Its rationale is that a boy’s whole future should not be wrecked by five years in prison just because the law provides no alternative punishment. It also takes a realistic account of teen life and sexuality today.

Aggravated rape will be defined as sex with anyone below 12. Simple rape is consensual sex where the girl is above 12 but below 16.

In the latter, the boy is still liable to imprisonment but the duration could be a much shorter, unspecified period, with rehabilitative counselling as an avenue for self-reflection on his actions.

JAG, however, is concerned that by not specifying the age brackets, the floodgates would open for anyone to slip through this reversion to an absence of a minimum sentence for rape.

JAG proposes that the removal of a minimum prison sentence be restricted to youthful offenders where the girl is below 16, her consent notwithstanding.

“Leniency should not be extended too far,” said Karen Lai, legal officer for the Women's Crisis Centre (WCC) in Penang, another JAG member.

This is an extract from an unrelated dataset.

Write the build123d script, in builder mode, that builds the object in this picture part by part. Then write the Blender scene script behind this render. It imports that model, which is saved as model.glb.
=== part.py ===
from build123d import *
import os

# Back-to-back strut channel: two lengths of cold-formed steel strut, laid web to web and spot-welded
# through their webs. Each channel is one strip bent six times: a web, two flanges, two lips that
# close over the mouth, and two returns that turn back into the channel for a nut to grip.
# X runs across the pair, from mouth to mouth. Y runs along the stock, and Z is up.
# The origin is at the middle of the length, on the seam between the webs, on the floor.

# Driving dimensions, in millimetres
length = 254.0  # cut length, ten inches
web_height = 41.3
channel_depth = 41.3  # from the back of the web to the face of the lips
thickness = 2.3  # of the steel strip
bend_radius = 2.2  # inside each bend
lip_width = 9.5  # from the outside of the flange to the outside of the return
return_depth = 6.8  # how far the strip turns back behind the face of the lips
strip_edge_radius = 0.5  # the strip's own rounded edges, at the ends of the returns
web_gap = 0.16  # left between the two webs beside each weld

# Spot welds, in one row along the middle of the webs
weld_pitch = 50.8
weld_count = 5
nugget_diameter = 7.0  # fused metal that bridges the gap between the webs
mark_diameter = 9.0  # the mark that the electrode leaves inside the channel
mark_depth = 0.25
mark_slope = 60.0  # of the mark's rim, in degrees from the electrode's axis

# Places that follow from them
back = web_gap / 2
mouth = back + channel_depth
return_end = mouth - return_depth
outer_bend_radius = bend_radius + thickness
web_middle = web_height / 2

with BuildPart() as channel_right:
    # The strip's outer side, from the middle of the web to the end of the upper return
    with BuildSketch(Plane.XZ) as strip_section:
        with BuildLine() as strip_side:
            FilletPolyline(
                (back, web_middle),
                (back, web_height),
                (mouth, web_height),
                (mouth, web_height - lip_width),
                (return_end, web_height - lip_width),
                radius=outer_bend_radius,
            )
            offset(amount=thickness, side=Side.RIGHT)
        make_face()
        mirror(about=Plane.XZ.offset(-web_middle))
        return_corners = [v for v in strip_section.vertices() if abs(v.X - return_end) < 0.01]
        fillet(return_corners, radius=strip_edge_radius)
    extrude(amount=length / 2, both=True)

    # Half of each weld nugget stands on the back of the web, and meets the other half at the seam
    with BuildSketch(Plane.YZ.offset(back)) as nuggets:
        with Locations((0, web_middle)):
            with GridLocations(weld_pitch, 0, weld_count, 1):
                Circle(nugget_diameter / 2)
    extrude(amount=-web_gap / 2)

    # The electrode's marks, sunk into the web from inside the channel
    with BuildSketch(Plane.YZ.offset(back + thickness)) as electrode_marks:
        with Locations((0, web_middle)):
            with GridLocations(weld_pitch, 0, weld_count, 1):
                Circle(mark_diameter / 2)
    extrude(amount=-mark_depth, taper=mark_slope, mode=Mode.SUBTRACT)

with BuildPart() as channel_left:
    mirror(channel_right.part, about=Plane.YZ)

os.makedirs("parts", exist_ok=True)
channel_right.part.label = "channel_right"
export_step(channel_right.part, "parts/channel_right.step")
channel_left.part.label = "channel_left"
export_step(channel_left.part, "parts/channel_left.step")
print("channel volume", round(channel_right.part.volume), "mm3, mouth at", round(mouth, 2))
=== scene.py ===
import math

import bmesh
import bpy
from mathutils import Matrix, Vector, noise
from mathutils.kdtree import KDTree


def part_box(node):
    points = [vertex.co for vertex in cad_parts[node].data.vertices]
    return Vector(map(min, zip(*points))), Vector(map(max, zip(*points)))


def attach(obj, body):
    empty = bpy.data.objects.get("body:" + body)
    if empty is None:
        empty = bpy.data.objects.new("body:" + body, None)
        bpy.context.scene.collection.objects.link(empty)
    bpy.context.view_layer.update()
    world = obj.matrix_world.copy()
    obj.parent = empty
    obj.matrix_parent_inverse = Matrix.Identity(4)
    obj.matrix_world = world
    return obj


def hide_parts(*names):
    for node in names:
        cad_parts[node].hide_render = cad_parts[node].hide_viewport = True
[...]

“The definition of youthful offender should be kept to below 18, in keeping with the existing Child Act.”

The committee is proposing that youthful offenders be extended to include those between 18 and 21.

At the other end of the spectrum, the women's groups want to take off the 50-year age ceiling on whipping for rapists.

They contend that if a man is old enough to force himself on a woman, he is old enough to take the whipping, after being certified medically fit by a doctor.

In keeping with the severity of the crimes, those who commit incest, or who cause death to their victims in the course of rape, will also be punishable by an enhanced minimum sentence of eight and 15 years respectively, and an enhanced maximum of not less than 30 years jail plus whipping of not less than 10 strokes.

Despite arguments over particular clauses, the Select Committee has remained true to the spirit of meting out more severe punishment for today’s aggravated crimes.

The number of reported sex crimes jumped by 550 after 2000, to reach 1,765 in 2004.

Equally alarming was the brutality of the crimes: girl-child victims, sometimes gang rapes, strangulation and mutilated and burnt bodies being dumped elsewhere to cover the perpetrators' tracks.

These punitive actions match today’s rampant sexual violence. They are the legislators’ response before Malaysians become inured to tragic, mere statistics.